Do you know who the Divine Miss M is? Of course it’s comedienne, singer, and actress Bette Midler. I’ve been a fan of the lady for a long time. I purchased two of her records, “Bette Midler Sings the Rosemary Clooney Songbook,” and another tribute album, “Bette Midler Sings the Peggy Lee Songbook.” Midler is the quintessential entertainer: a singer, dancer, comedienne, and dramatic actress. She continued to win me over when she teamed with Diane Keaton and Goldie Hawn in “The First Wives Club.” On the Broadway stage I was stunned by her one-woman show “I’ll Eat You Last: a Chat with Sue Mengers,” playing a famous Hollywood agent. In addition to being honored with multiple Grammy Awards and Oscar nominations for her work in films like “The Rose” and “Beaches,” she founded the New York Restoration Project. It’s a non-profit organization that helps revitalize green spaces in low-income neighborhoods in New York City. Since it began in 1995 she and the NYRP have planted over a million trees in the city. Her most recent achievement was her return to Broadway in the 2017 revival of “Hello, Dolly.” In the lead role her performance received rave reviews from the critics and my friends who were smart enough to get tickets even before the show opened. It’s her first leading role in a Broadway musical. In a career spanning almost half a century, the amazing lady has won three Grammy Awards, four Golden Globes, three Emmy Awards, and two Tony Awards. Phew! Right on, girl. She is indeed divine!
This is going to be a purely personal retrospective of television sitcoms. If you don’t know what a sitcom is, skip this story – or shall I explain that it stands for situation comedy? Perhaps I should ask if you look for something on television to catch at night when you can’t sleep? Or do you simply need a distraction to erase your personal cares? For me sitcoms do the job much better than sleeping pills (I never took a sleeping pill). So, here’s some of my favorites – some old, some newer. In the past I’ve enjoyed Frasier, Cheers, M*A*S*H, All in the Family, I Love Lucy, Maude, The Golden Girls, Rosanne, Full House, Married With Children, The Nanny, The Honeymooners, and The Mary Tyler Moore Show. There are even more. I left out a lot. The recent sitcoms that I personally enjoy are Friends, Sex and the City, Seinfeld, Everyone Loves Raymond, Curb Your Enthusiasm, and Veep. Note that the recent list is shorter than the old sitcoms. Perhaps I have fewer sleeping problems. At any rate, throw away my list and make your own. The goal is to get rid of those sleeping pills. Sweet dreams!

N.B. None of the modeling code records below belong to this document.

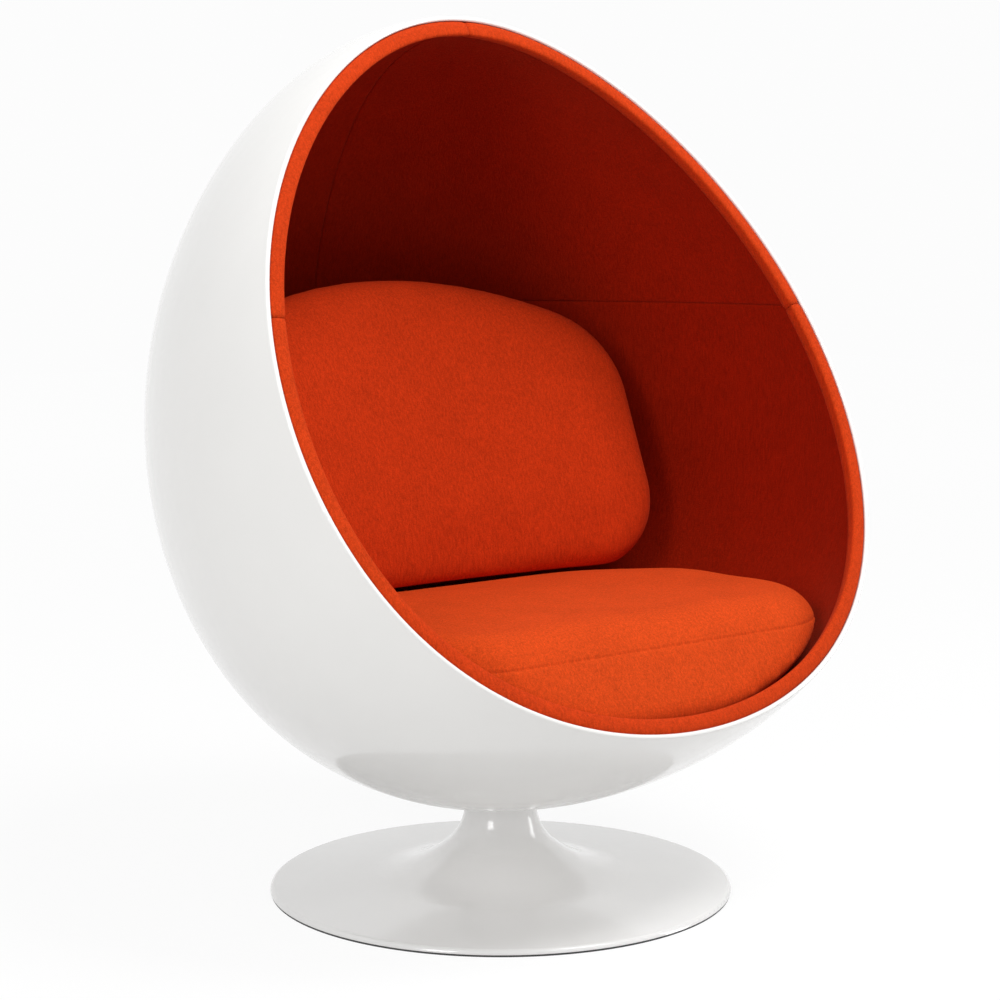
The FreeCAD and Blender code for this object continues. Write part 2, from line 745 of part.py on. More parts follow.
def cushions():
    for name, pad in (("seat", seat_pad), ("back", back_pad)):
        cover = pad(f"{name}_cover", "0")
        core = pad(f"{name}_core", "cover_thickness")
        node(f"{name}_cushion_core", core)
        node(f"{name}_cushion_cover", cut(f"{name}_cover_hollow", cover, core))


shell()
lining()
fixing()
swivel()
pedestal()
seat_support()
cushions()
doc.recompute()

# Checks and files

for item in doc.Objects:
    if "Invalid" in item.State or "Error" in item.State:
        raise RuntimeError(f"{item.Label} failed: {item.State}")
for label, feature in nodes.items():
    shape = feature.Shape
    if shape.isNull() or not shape.isValid() or not shape.Solids:
        raise RuntimeError(f"{label} has no valid solid")

os.makedirs("parts", exist_ok=True)
for label, feature in nodes.items():
    feature.Shape.exportStep(f"parts/{label}.step")
    print(label, len(feature.Shape.Solids), "solids", round(feature.Shape.Volume / 1000, 1), "cm3")
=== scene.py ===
import json
import math

import bmesh
import bpy
import numpy as np
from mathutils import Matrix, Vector


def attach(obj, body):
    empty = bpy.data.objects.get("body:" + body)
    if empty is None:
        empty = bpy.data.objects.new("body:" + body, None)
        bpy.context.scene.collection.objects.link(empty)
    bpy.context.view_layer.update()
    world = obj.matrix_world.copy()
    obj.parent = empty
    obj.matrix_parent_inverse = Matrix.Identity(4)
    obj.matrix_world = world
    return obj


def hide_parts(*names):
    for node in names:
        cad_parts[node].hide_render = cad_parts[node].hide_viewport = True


# The look of the pod chair: gloss shell and pedestal, felt lining with its seams, a padded rim and
# two stuffed cushions. Metres, in the row frame: +Z up, -Y to the front, origin on the floor.

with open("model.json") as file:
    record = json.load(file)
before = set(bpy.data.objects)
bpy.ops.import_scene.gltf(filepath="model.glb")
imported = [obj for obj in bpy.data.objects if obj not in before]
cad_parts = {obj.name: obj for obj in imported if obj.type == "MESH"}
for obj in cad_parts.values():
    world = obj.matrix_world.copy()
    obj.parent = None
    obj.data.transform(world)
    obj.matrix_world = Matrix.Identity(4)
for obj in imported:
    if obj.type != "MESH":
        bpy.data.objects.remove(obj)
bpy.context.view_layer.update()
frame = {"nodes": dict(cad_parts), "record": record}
nodes = frame["nodes"]
SEAT = "seat"

# The egg and its opening, as the CAD states them

EGG_HALF_LENGTH = 0.595
EGG_HALF_WIDTH = 0.540
EGG_TAPER = 0.125
EGG_AXIS = np.array([0.0, math.sin(math.radians(30)), math.cos(math.radians(30))])
EGG_CENTRE = np.array([0.0, -0.016, 0.73563])
OPENING_LEAN = math.radians(27.5)
OPENING_OUT = np.array([0.0, -math.cos(OPENING_LEAN), math.sin(OPENING_LEAN)])
OPENING_UP = np.array([0.0, math.sin(OPENING_LEAN), math.cos(OPENING_LEAN)])
OPENING_DISTANCE = 0.1724
SHELL_WALL = 0.007
FELT_FACE = 0.0194
RIM_WIDTH = 0.022
RIM_DEPTH = 0.022
SEAM_HEIGHT = 0.868
WELL_RADIUS = 0.103
SIDE = np.array([1.0, 0.0, 0.0])

# How finely the egg's outline is tabled, and between which distances its rim is looked for

EGG_SAMPLES = 1800
NEAREST_RIM = 0.2
FARTHEST_RIM = 0.7
HALVINGS = 40


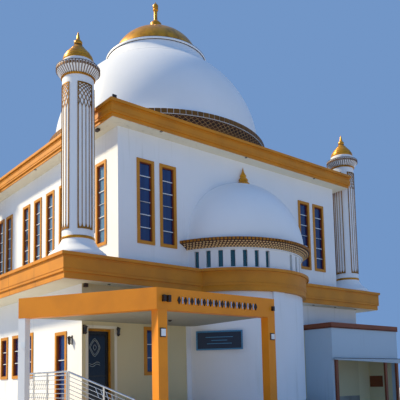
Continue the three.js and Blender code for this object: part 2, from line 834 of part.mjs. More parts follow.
function railing() {
  const x = PORCH_X0 + 60;
  const y = PORCH_Y0 + 60;
  const top = RAIL_TOP;
  const end = -3400;
  const rods = [rod([x, y, top], [x, end, top], 25)];
  for (let k = 1; k <= 4; k += 1) {
    rods.push(rod([x, y, top - 170 * k], [x, end, top - 170 * k], 11, 6));
  }
  for (const at of [y, -5160, -4300, end]) {
    rods.push(rod([x, at, FLOOR + GAP], [x, at, top + 12], 24));
  }
  add('porch_railing', toGeometry(union(rods)), STEEL);
  const rise = FLOOR / RISERS;
  const slope = (CANOPY_C[0] - CANOPY_A[0]) / (CANOPY_C[1] - CANOPY_A[1]);
  const fall = rise / STEP_RUN;
  const at = (yy) => CANOPY_A[0] + slope * (yy - CANOPY_A[1]) - 10;
  const y0 = PORCH_Y0 - 30;
  const y1 = PORCH_Y0 - STEP_RUN * 4.5;
  const z0 = top;
  const z1 = z0 + fall * (y1 - y0);
  const flight = [rod([at(y0), y0, z0], [at(y1), y1, z1], 25)];
  for (let k = 1; k <= 4; k += 1) {
    flight.push(rod([at(y0), y0, z0 - 170 * k], [at(y1), y1, z1 - 170 * k], 11, 6));
  }
  for (const step of [1, 3, 5]) {
    const yy = step === 1 ? y0 : PORCH_Y0 - STEP_RUN * (step - 0.5);
    const foot = FLOOR - rise * step + GAP;
    flight.push(rod([at(yy), yy, foot], [at(yy), yy, top + fall * (yy - y0) + 12], 24));
  }
  add('steps_railing', toGeometry(union(flight)), STEEL);
}

// Annex against the right part of the front. Its front is open under a visor on three posts, and
// its right wall turns back to meet the side of the building.

function annex() {
  const back = -HALL - GAP;
  const t = 180;
  const deep = back + t;
  const side = GROUND_X + GAP;
  const top = ANNEX_TOP - 200 - GAP;
  const walls = [
    [ANNEX_X0, back],
    [ANNEX_X0, ANNEX_Y],
    [ANNEX_X1, ANNEX_Y],
    [ANNEX_X1, deep],
    [side, deep],
    [side, back],
    [ANNEX_X1 - t, back],
    [ANNEX_X1 - t, ANNEX_Y + t],
    [ANNEX_X0 + t, ANNEX_Y + t],
    [ANNEX_X0 + t, back],
  ];
  const opening = box(ANNEX_X0 + t, ANNEX_X1 - t, ANNEX_Y - 10, ANNEX_Y + t + 10, -10, 2310);
  add('annex_walls', toGeometry(prism(walls, 0, top).subtract(opening)), CREAM);
  const eaves = [
    [ANNEX_X0 - 40, back],
    [ANNEX_X0 - 40, ANNEX_Y - 40],
    [ANNEX_X1 + 40, ANNEX_Y - 40],
    [ANNEX_X1 + 40, deep + 40],
    [side, deep + 40],
    [side, back],
  ];
  add('annex_roof', toGeometry(prism(eaves, top + GAP, ANNEX_TOP)), BROWN);
  const face = ANNEX_Y - GAP;
  const visor = box(ANNEX_X0 - 60, ANNEX_X1 + 40, face - 140, face, 2330, 2365);
  const lip = new THREE.Shape([
    new THREE.Vector2(ANNEX_X0 - 60, 2325),
    new THREE.Vector2(ANNEX_X1 + 40, 2200),
    new THREE.Vector2(ANNEX_X1 + 40, 2365),
    new THREE.Vector2(ANNEX_X0 - 60, 2365),
  ]);
  const strip = new THREE.ExtrudeGeometry(lip, { depth: 30, bevelEnabled: false });
  strip.rotateX(Math.PI / 2);
  strip.translate(0, face - 110, 0);
  const posts = [3134, 6190, 6960].map((x) => box(x, x + 125, face - 80, face, 0, 2340));
  add('lean_to', toGeometry(union([visor, ...posts, toSolid(strip)])), BROWN);
}

groundStorey();
entrance();
gallery();
ledgeCornice();
bayCornice();
upperStorey();
roof();
mainDome();
bayTop();
minarets();
canopy();
porch();
railing();
annex();

export default model;
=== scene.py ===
"""Looks of a domed prayer hall with slender minarets, a curved bay and a skewed entrance canopy.

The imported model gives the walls, slabs and floors. This script dresses them, and adds the round
and carved work as fine surfaces: domes, minarets, lattices, window joinery, lamps and railings.
Every length is in metres, +Z is up and the entrance front faces -Y.
"""

from __future__ import annotations

import functools
import logging
import math
from dataclasses import dataclass, field
from enum import Enum

import bmesh
import bpy
import numpy as np
from mathutils import Matrix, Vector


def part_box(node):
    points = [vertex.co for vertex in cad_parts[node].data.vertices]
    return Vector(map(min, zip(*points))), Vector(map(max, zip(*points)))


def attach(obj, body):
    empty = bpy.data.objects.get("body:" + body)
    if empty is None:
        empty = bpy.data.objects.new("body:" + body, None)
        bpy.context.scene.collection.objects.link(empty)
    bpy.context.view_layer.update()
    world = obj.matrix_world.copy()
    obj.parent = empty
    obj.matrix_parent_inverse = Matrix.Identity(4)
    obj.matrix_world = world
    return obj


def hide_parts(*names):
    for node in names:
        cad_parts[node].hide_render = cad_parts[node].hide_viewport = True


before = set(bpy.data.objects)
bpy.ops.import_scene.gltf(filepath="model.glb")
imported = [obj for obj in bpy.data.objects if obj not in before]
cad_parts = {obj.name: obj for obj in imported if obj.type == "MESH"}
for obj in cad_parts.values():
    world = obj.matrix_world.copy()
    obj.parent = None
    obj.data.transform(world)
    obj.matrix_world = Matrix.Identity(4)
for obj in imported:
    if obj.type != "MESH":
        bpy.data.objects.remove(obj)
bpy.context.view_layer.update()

log = logging.getLogger("prayer_hall")

BUILDING = "building"
DOOR = "door"
FULL_TURN = 2.0 * math.pi
# The hair of clearance that keeps a thin piece from meeting the face behind it.
CLEAR = 0.0005
UP = np.array([0.0, 0.0, 1.0])
Socket = bpy.types.NodeSocket


class Axis(Enum):
    """The horizontal direction that a straight piece runs along."""

    X = 0
    Y = 1
    NONE = 2


class Side(Enum):
    """A side of the square hall, by the direction that it faces."""

    FRONT = (0.0, -1.0)
    BACK = (0.0, 1.0)
    LEFT = (-1.0, 0.0)
    RIGHT = (1.0, 0.0)


# Surfaces


@dataclass
class Patch:
    """A piece of surface: points, four-sided faces, and a pattern place for each point."""

    points: np.ndarray
    faces: np.ndarray
    uv: np.ndarray | None = None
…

Thanks to television’s Turner Classic Movies I enjoyed the actress Marisa Tomei in the 1992 film “My Cousin Vinnie.” With that break-through performance I became a fan. Well, fast forward to 2016, and I saw her again appearing in “Captain America” – and reprising her role in “Spider-Man: Homecoming.” She’s become the latest actress to assume the mantle of Aunt May, a nebbishy science student. “Spider-Man: Homecoming” reboots a restored Peter Parker to an adolescent highschooler. Marisa Tomei has sustained a 30-year acting career. In her recent role she plays a dowdy widow with long hair (not silver). The lady is fighting stereotype. In “War for the Planet of the Apes” there’s a gripping opening battle. I personally found it terrifying. There’s a group of human soldiers hell-bent on finding their leader and exterminating the apes (does that sound familiar?). The apes are not savages and just want to live in peace separately from the humans. It’s a pretty standard exodus story but it still manages to surprise. Actor Woody Harrelson (in a role far from his “Cheers” days) is a true villain. He is a menacing delight in his role. And then there‘s Michael Keaton. So very good in “Spider-Man: Homecoming,” he plays the Vulture, the regulation baddy. He’s the biggest enemy facing Spider-Man. The series spins on Peter Parker, a teenager who develops super skills after he’s bitten by a troublesome spider. However, he retains the uncertainties and vulnerabilities of adolescence. In spite of his super gifts he is also a teen-age boy. Well, you might find “Spider-Man: Homecoming” simply a good time at the movies. As for the series, Thomas Wolfe said, “You can’t go home again.” When it comes to this installment, can you?